-- Start Data for the task --

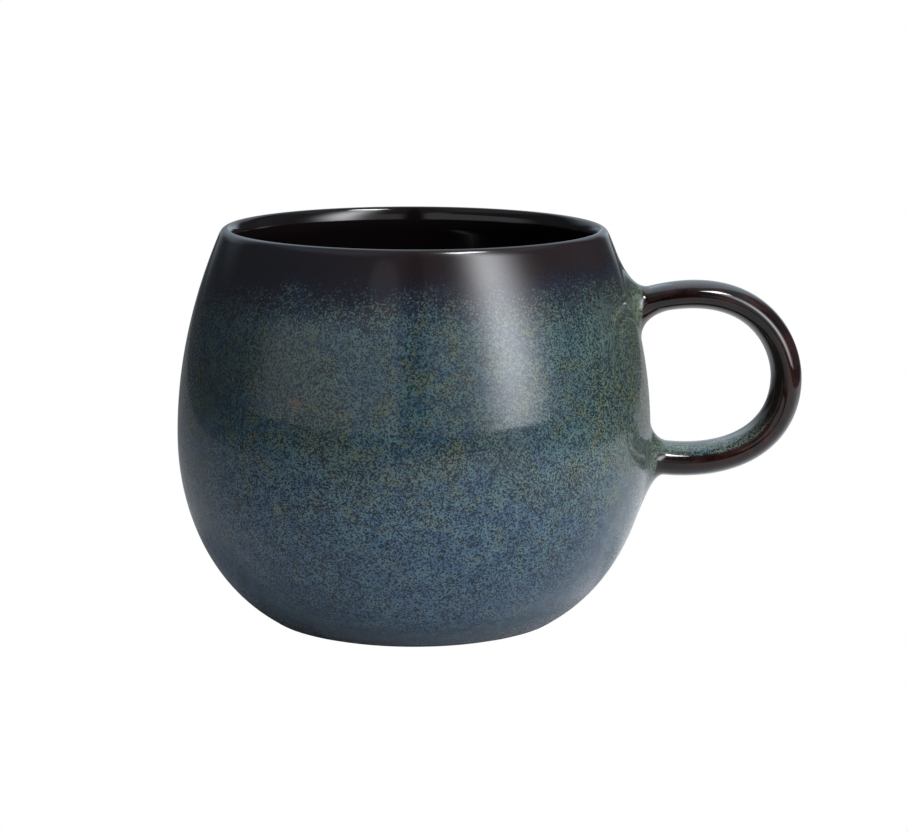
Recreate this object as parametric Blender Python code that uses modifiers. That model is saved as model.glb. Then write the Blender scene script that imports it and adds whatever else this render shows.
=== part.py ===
"""A round-bellied stoneware mug with a loop handle, standing on a bare clay foot ring.

Metres, +Z up. The origin is the middle of the overall box, at its underside, so the
cup's own axis stands a little to -X and the handle reaches out to +X.
"""

from math import atan, cos, pi, radians, sin, tan

import bmesh
import bpy
from mathutils import Vector

MM = 0.001

# The cup's outside: a lip, a shoulder curving out to the belly, and a heel curving in to the foot.
HEIGHT = 86.75 * MM
LIP_RADIUS = 41.2 * MM  # to the crest of the lip
LIP_OUTER_ROUNDING = (2.24 * MM, 4.63 * MM)  # across and down from the crest
LIP_INNER_ROUNDING = (1.6 * MM, 3.3 * MM)
LIP_LEAN = radians(23.1)  # the wall leans in by this much below the lip
BELLY_RADIUS = 52.5 * MM
BELLY_HEIGHT = 40.6 * MM
FOOT_RADIUS = 31.95 * MM
HEEL_ANGLE = radians(29.7)  # the wall's slope where it meets the ground
SHOULDER_FULLNESS = (0.435, 0.261)  # how far each end of the curve keeps its direction
HEEL_FULLNESS = (0.4015, 0.3916)

# The cup's inside.
BELLY_WALL = 3.8 * MM
FLOOR_THICKNESS = 4.5 * MM
FLOOR_RADIUS = 24.0 * MM  # flat middle of the inner floor
BASIN_FULLNESS = (0.55, 0.55)

# The foot ring, luted under the floor. Its outside carries on the cup's heel.
FOOT_RING_HEIGHT = 3.0 * MM
FOOT_RING_WIDTH = 3.4 * MM  # of the flat face that it stands on
FOOT_EDGE = 0.5 * MM  # rounding of the ring's lower edges
FOOT_RING_DRAFT = radians(20.0)  # slope of the ring's inner side

# The handle: one loop in the XZ plane, oval in section, broader than it is thick.
HANDLE_PROJECTION = 30.3 * MM  # from the belly to the middle of the grip
UPPER_ARM_BELOW_LIP = 17.2 * MM
LOWER_ARM_HEIGHT = 35.5 * MM
GRIP_SHARE = 0.516  # height of the grip's middle, between the two arms
UPPER_ARM_RISE = radians(17.7)
LOWER_ARM_DROP = radians(9.1)
UPPER_ARM_FULLNESS = (0.916, 0.523)
LOWER_ARM_FULLNESS = (0.731, 0.646)
UPPER_ARM_THICKNESS = 5.95 * MM
GRIP_THICKNESS = 6.75 * MM
LOWER_ARM_THICKNESS = 7.5 * MM
HANDLE_BREADTH = 1.8  # section's width over its thickness

# The collars of slip clay that join the handle to the wall.
JOINT_LENGTH = 3.6 * MM
JOINT_FLARE = 2.8 * MM  # how far a collar spreads past the handle, all round
JOINT_SWEEP = radians(72.0)  # how much of a quarter circle its hollow side makes
JOINT_ROOT = 4.0 * MM  # the collar starts this deep inside the wall, and is cut back

CLEARANCE = 0.3 * MM  # gap left between touching pieces
TURNED_STEPS = 64
RINGS_PER_ARM = 16
COLLAR_RINGS = 7
MERGE_DISTANCE = 0.001 * MM

BOWL_COLOUR = (0.085, 0.145, 0.165, 1.0)
HANDLE_COLOUR = (0.045, 0.022, 0.018, 1.0)
JOINT_COLOUR = (0.13, 0.17, 0.13, 1.0)
CLAY_COLOUR = (0.50, 0.41, 0.32, 1.0)

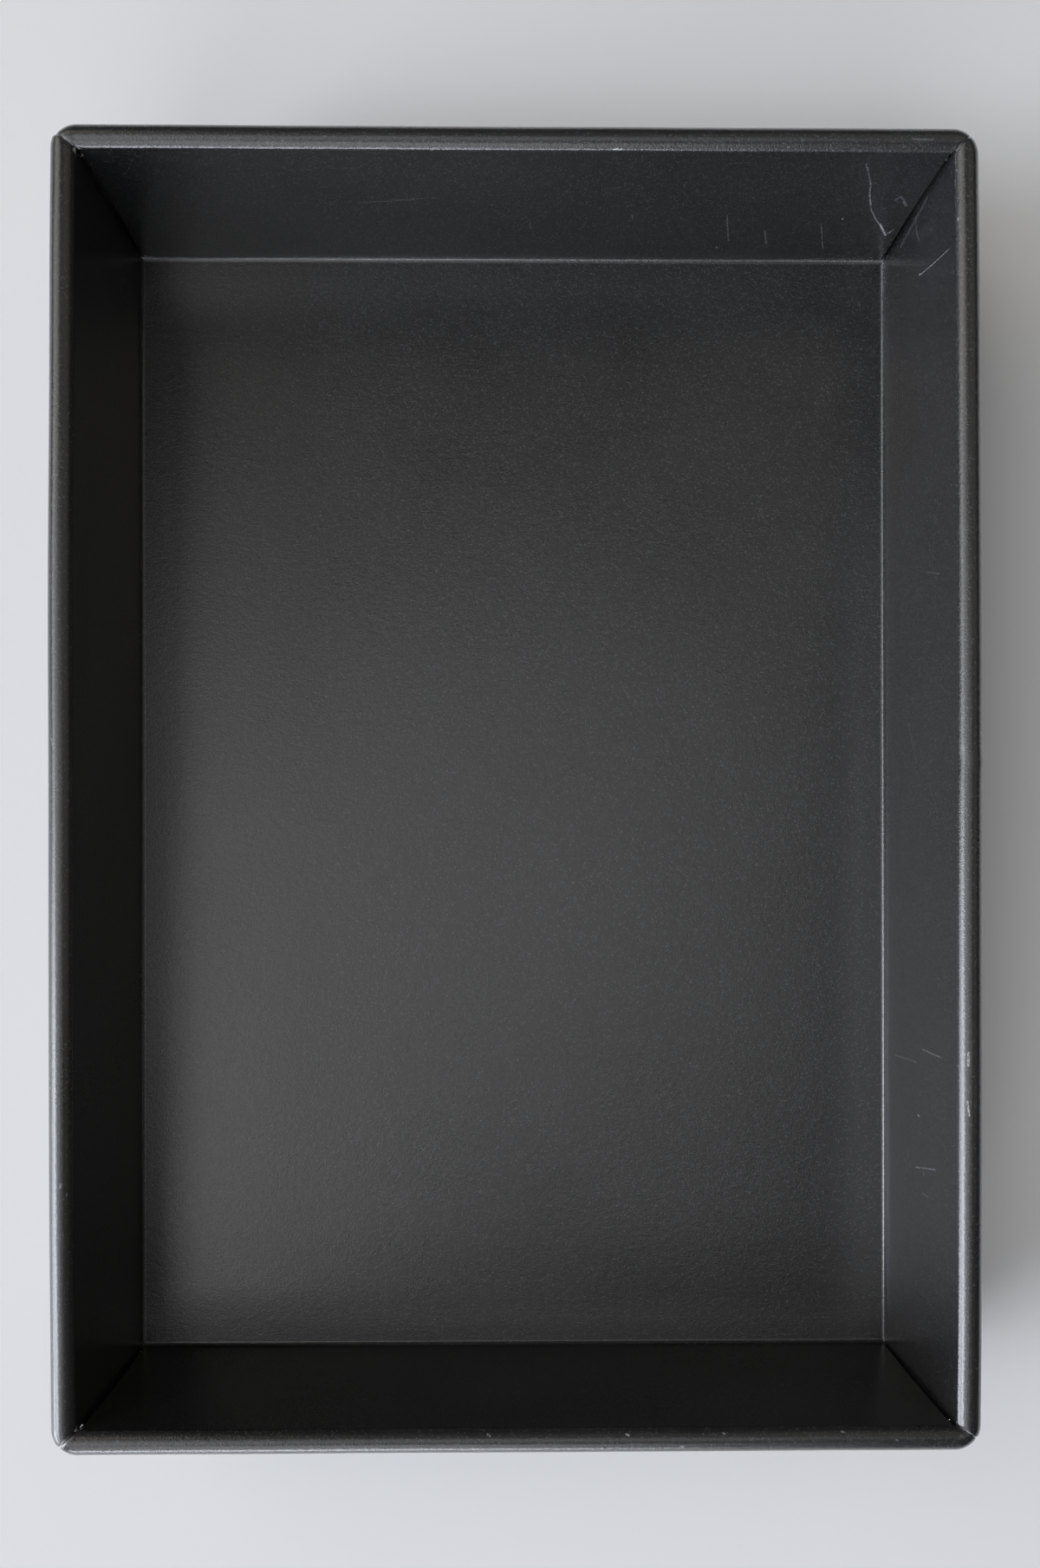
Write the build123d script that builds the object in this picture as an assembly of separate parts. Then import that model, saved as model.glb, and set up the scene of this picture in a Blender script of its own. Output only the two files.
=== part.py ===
from build123d import *
from math import acos, atan, atan2, cos, degrees, hypot, pi, radians, sin, tan
import os

# Rectangular 9 x 13 in baking pan, folded from one steel blank round one rim wire.
# Millimetres. +Z up, X across the short side, Y along the long side.
# The origin is the centre of the underside.
# The blank is divided along its own fold lines, so each panel is a solid of its own
# and neighbouring panels meet face to face where the real sheet is bent.

# ---------------------------------------------------------------- driving dimensions
SHEET = 0.8                 # thickness of the coated steel sheet
HEIGHT = 57.15              # underside to the top of the rolled rim
OPENING_X = 228.6           # clear opening between the rolled rims, short way
OPENING_Y = 330.2           # clear opening between the rolled rims, long way
ROLL_D = 6.8                # outer diameter of the rolled rim
WIRE_D = 5.1                # diameter of the rim wire
ROLL_CORNER_R = 3.6         # plan radius of the roll's centre line at the corners
FLARE = 4.25                # how far each wall leans out, floor to rim, at the inner faces
BEND_IN_R = 1.2             # inner radius of the bend between the floor and a wall
CORNER_SLIT = 0.5           # open crease between end wall and side wall, inside the corner
ROLL_SLIT = 0.45            # open slit between two rolls at a corner
CURL_END = -140.0           # angle at which the curled edge stops, under the wire
WIRE_BUTT_Y = 7.0           # where the two wire ends butt, on the right side
WIRE_BUTT_GAP = 0.3

# ---------------------------------------------------------------- derived sizes
R = ROLL_D / 2
CX = OPENING_X / 2 + R      # centre line of the side rolls
CY = OPENING_Y / 2 + R      # centre line of the end rolls
CZ = HEIGHT - R             # height of the roll's centre line
FX = OPENING_X / 2 - FLARE  # half width of the inner floor, fold to fold
FY = OPENING_Y / 2 - FLARE  # half length of the inner floor, fold to fold
STRAIGHT_X = CX - ROLL_CORNER_R
STRAIGHT_Y = CY - ROLL_CORNER_R

# lean of a wall from the vertical: its inner face is tangent to the roll
_a, _b = CX - FX, CZ - SHEET
LEAN = acos(R / hypot(_a, _b)) - atan2(_b, _a)
BEND_OUT_R = BEND_IN_R + SHEET
FOLD_IN = BEND_IN_R * tan((pi / 2 - LEAN) / 2)   # flat floor stops this far inside the fold
BEND_TOP = 2.2              # just above the bend, where plates are full thickness
FLAP_TOP = HEIGHT - ROLL_D - 0.05
# the blank's left-over angle at each corner, halved by the fold of the envelope
FACE_ANGLE = pi / 2 + atan(sin(LEAN))
FLAP_ANGLE = (2 * pi - pi / 2 - 2 * FACE_ANGLE) / 2

print("lean", round(degrees(LEAN), 3), "deg; inner floor", round(2 * FX, 2), "x", round(2 * FY, 2))
print("overall", round(2 * CX + ROLL_D, 2), "x", round(2 * CY + ROLL_D, 2), "x", HEIGHT)
print("envelope fold angle", round(degrees(FLAP_ANGLE), 2), "deg")


def beyond(normal, point, size=900):
    """Big block on the far side of a plane, for cutting."""
    return Plane(origin=point, z_dir=normal) * Pos(0, 0, size / 2) * Box(size, size, size)


def end_plane(sign, s):
    """Plane parallel to an end wall's inner face, s outward of it: normal and a point."""
    n = (0, sign * cos(LEAN), -sin(LEAN))
    return n, (0, sign * (FY + s * cos(LEAN)), SHEET - s * sin(LEAN))


def side_plane(sign, s):
    """Plane parallel to a side wall's inner face, s outward of it: normal and a point."""
    n = (sign * cos(LEAN), 0, -sin(LEAN))
    return n, (sign * (FX + s * cos(LEAN)), 0, SHEET - s * sin(LEAN))


def wall_section(fold, roll_centre):
    """Floor bend and wall plate in section: (outward, up) outline as a face in XZ."""
    c = (fold - FOLD_IN, SHEET + BEND_IN_R)
    out = (cos(LEAN), -sin(LEAN))

    def on(radius, angle):
        return (c[0] + radius * sin(angle), c[1] - radius * cos(angle))

    quarter = pi / 2 - LEAN
    in_low, in_mid, in_high = (on(BEND_IN_R, quarter * k) for k in (0, 0.5, 1))
    out_low, out_mid, out_high = (on(BEND_OUT_R, quarter * k) for k in (0, 0.5, 1))
    top_in = (roll_centre - R * cos(LEAN), CZ + R * sin(LEAN))
    top_out = (top_in[0] + SHEET * out[0], top_in[1] + SHEET * out[1])
    edge = [
        ThreePointArc(in_low, in_mid, in_high),
        Line(in_high, top_in),
        Line(top_in, top_out),
        Line(top_out, out_high),
        ThreePointArc(out_high, out_mid, out_low),
        Line(out_low, in_low),
    ]
    return Plane.XZ * make_face(edge)


def corner_wedge(sx, sy, of_side_wall):
    """Below the bend's top, what belongs to the neighbour beyond the corner's mitre."""
    x0, y0 = FX - FOLD_IN, FY - FOLD_IN
    if of_side_wall:
        pts = [(x0 - 6, y0), (x0, y0), (x0 + 20, y0 + 20), (x0 - 6, y0 + 20)]
    else:
        pts = [(x0, y0 - 6), (x0, y0), (x0 + 20, y0 + 20), (x0 + 20, y0 - 6)]
    pts = [(sx * x, sy * y) for x, y in pts]
    face = make_face(Polyline(*pts, close=True))
    return Pos(0, 0, -1) * extrude(face, amount=BEND_TOP + 1, dir=(0, 0, 1))


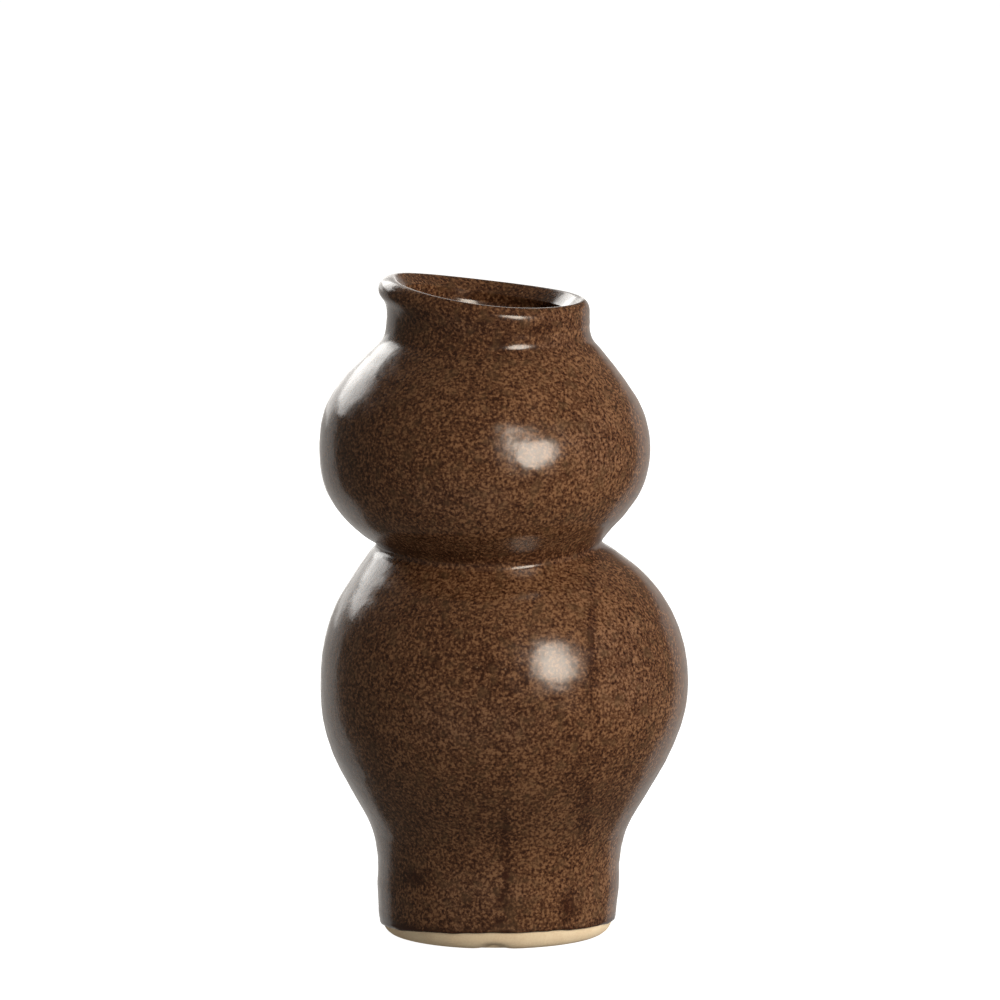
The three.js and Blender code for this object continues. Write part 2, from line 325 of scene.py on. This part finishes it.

-- End Data for the task --

- _Written request_
Copy out every line from the data above that has "else" in it.

- _Task solution_
Recreate this object as parametric Blender Python code that uses modifiers. That model is saved as model.glb. Then write the Blender scene script that imports it and adds whatever else this render shows.
    else:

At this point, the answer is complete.